Furthermore, Robertson said that when he was growing up in Louisiana in the pre-civil rights era, “I never, with my eyes, saw the mistreatment of any black person. Not once.”
He continued, “Where we lived was all farmers. The blacks worked for the farmers. I hoed cotton with them. I’m with the blacks, because we’re white trash. We’re going across the field … They’re singing and happy. I never heard one of them, one black person, say, ‘I tell you what: These doggone white people’ — not a word! Pre-entitlement, pre-welfare, you say: Were they happy? They were godly; they were happy; no one was singing the blues.”
When the comments were published by GQ, gay rights groups including GLAAD (formerly the Gay & Lesbian Alliance Against Defamation) and civil rights groups including the Human Rights Campaign alerted A&E. The channel subsequently expressed disappointment in the comments and said Robertson had been suspended.
One season’s worth of episodes featuring Robertson had already been taped, so the suspension would only have affected future tapings in 2014.
An assortment of conservative and religious groups immediately and loudly protested the suspension decision by A&E, which is jointly owned by The Walt Disney Company and Hearst. A petition on IStandWithPhil.com received 260,000 signatures.
Speculation ensued about whether “Duck Dynasty” would come to an end, at least on A&E — some advocates said they hoped that a channel with overtly religious values would rescue the show.
Inside A&E, a sudden end to “Duck Dynasty” was never seriously contemplated.
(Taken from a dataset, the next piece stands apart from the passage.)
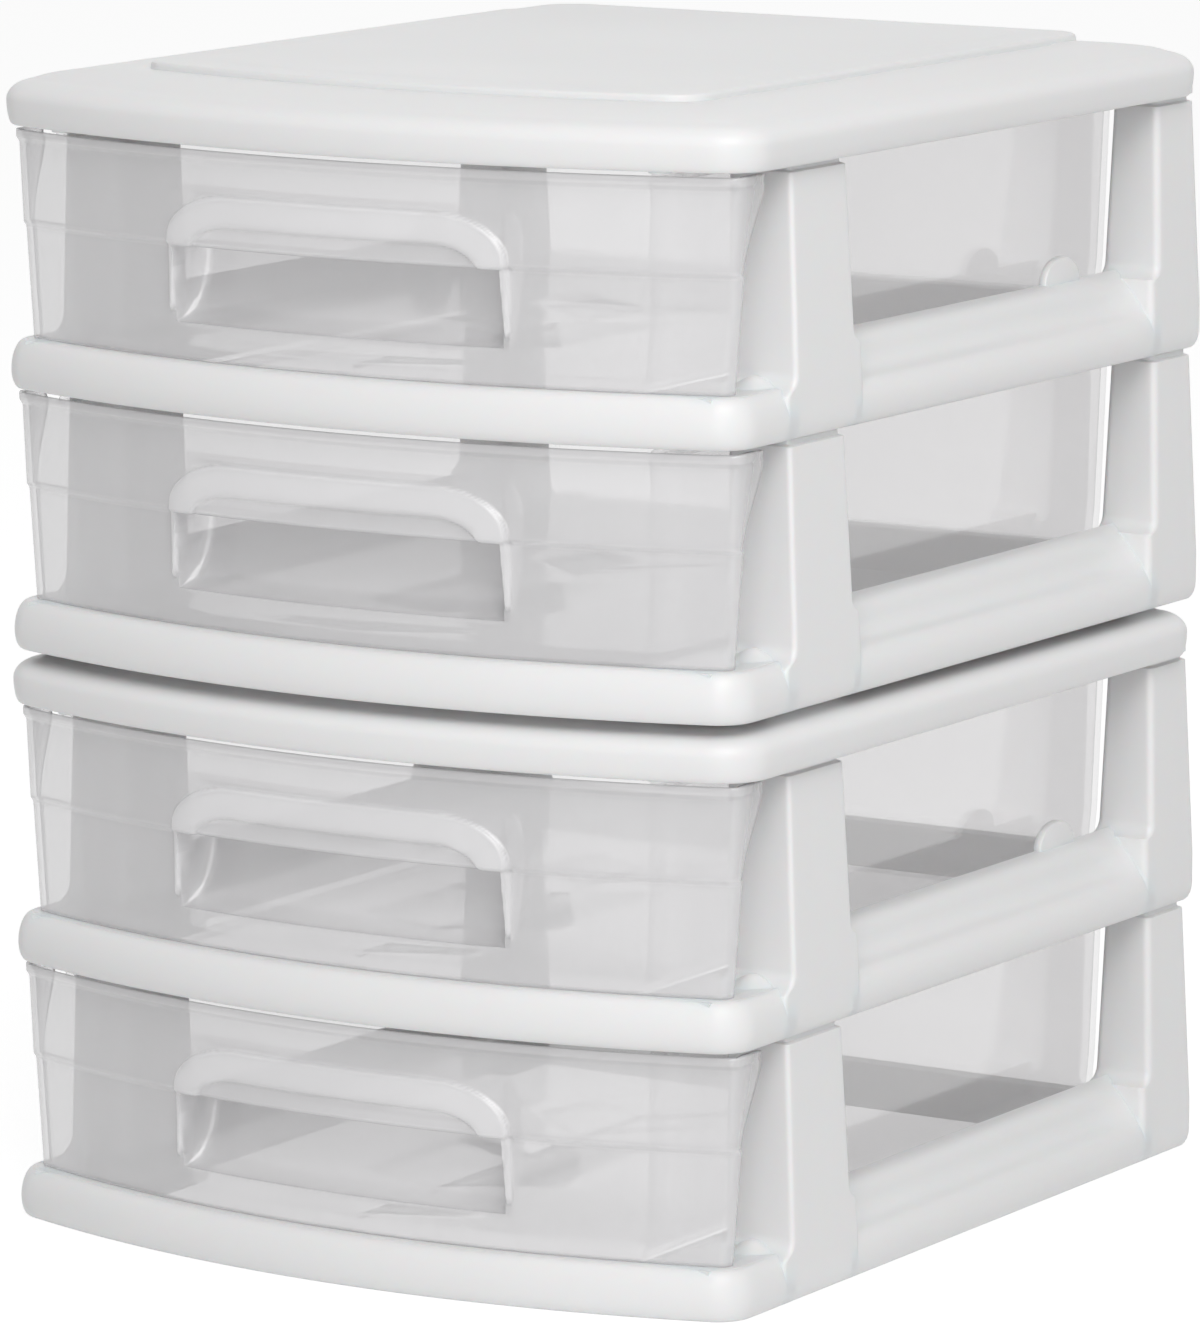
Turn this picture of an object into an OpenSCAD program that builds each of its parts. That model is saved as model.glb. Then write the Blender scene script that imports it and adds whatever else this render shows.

The show is enormously profitable for A&E and, executives there pointed out in private, for the Robertsons, too. (Any shopper strolling through Walmart, where the aisles are stocked with “Duck Dynasty” gear, would recognize that.)
But A&E executives felt they had to send a message of disapproval after seeing Robertson’s comments to GQ, partly because some of the channel’s own staffers were offended by the interview. The suspension announced on December 18 sent that message — and shortly thereafter, the channel and the Robertsons’ representatives started to discuss a path forward.
“We knew we had a great partnership with the family,” said an A&E executive on condition of anonymity because the channel and the family had agreed not to say anything publicly aside from Friday’s statements.
Talks between the two sides took place on Christmas Eve, paused on Christmas, and resumed on Thursday, leading to Friday’s announcement.
It was immediately perceived as a victory by some of the conservative groups that had protested the suspension. One headline on the influential Drudge Report on Friday evening was “A&E CAVES,” another read, “Gay Activists Group Delivered Stinging Defeat.”
But some of the advocacy groups that were originally dismayed by Robertson’s depictions of homosexuality begged to differ.
“It’s not really a reversal,” Fred Sainz, a representative of the Human Rights Campaign, told CNN’s Brianna Keilar in a telephone interview on Friday. “We think it’s actually a positive outcome, and we want to thank A&E for their attentiveness and collaboration over the course of the last few weeks.”
Sainz said that his group was “heartened” by A&E’s plans for the public service announcement. campaign. A spokesman for A&E declined to comment on whether Robertson or other “Duck Dynasty” cast members would participate in the campaign, but the channel is said to be hopeful that at least some of the cast members will.
“We’ve received assurances also that the Robertson family is now open to working with African-American and LGBT (lesbian, gay, bisexual and transgender) people to address the real harm that such anti-gay and racist comments can cause,” Sainz said on CNN. “That’s been our ‘ask’ since Phil’s comments ran in GQ, and while it’s a positive step, it certainly cannot and should not be the last one.”
For Sainz and supporters of groups like his, the “Duck Dynasty” debate was primarily about whether offensive depictions of minorities — what GLAAD called “vile and extreme stereotypes” — were acceptable in public discourse. These people said no.
For supporters of Robertson, including a number of conservative politicians, the debate was about whether a deeply religious man had the right to speak freely about the tenets of his faith. These people said yes.
To some degree the two sides talked past each other while the Robertson suspension became national news.
Bobby Jindal, the Republican governor of Louisiana who suggested on December 19 that A&E did not believe “in the First Amendment,” said Friday that he was glad the channel’s executives “came to their senses and recognized that tolerance of religious views is more important than political correctness.”
Jindal added, “Today is a good day for the freedoms of speech and religious liberty. The left is going to have to get accustomed to the fact that it does not have a monopoly on free speech and is not the only group who is permitted to voice its opinion in the public square. The left may control Hollywood, but they don’t control the hearts and minds of a majority of Americans.”